In many interviews, he highlights that when you meet and confront difficult challenges head-on with the correct mindset, the development of character is available to the athlete if chosen. You can develop both the confidence and mental toughness essential to advance your game or to reach the next level.


There are numerous stories surrounding athletes being dropped or having fewer minutes on the team. The fact is, the best athletes are the ones with the most consistent performances, and you have to see what these athletes do off the court, field, etc. I'm 100% certain they are the most consistent preparers and invest their time and money into preparing mentally and physically as best they can.


The key is to focus on what you can control:

  • Focus on improving day by day

  • Communicate how you feel, do not bottle it up

  • BE THE ULTIMATE PROFESSIONAL


In this time, try and encourage and make others around you better – that's true leadership!

By staying confident through challenging situations and trusting the process of personal growth, an athlete can come out of the situation an even better player. It sounds simple on paper yet may sound difficult to believe, but your own opinion and relationship that the athlete has with himself/herself matter the most. Your belief and opinion about your skills, your capacity to handle pressure, your ability to improve, your mental game and your overall potential effect your effort and the teams. The athlete has to become a mountain, a symbol of strength and stature.
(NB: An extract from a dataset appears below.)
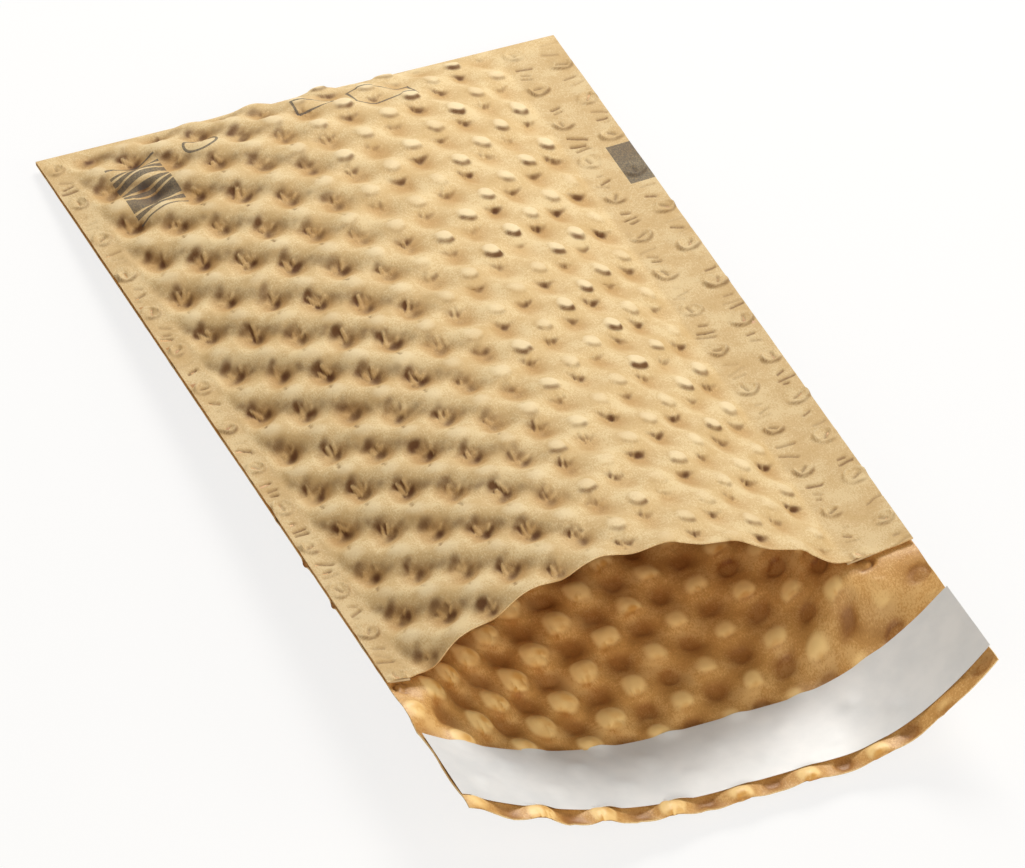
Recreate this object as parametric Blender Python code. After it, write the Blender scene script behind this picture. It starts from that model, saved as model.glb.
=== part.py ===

The mountain does not move regardless of the weather, wind, fire or flood.


So If you find yourself sent down or sent back to the lower leagues or team or be asked to go player lower-level tournaments, rest assured it can be a good thing and chance to look at yourself, evaluate and assess and most importantly as a chance to improve your skills, train hard, knowing that on the other side when you come back you can perform at that level consistently, and prove to yourself and others you can get back to the level you deserve.

In every delay – there is a blessing!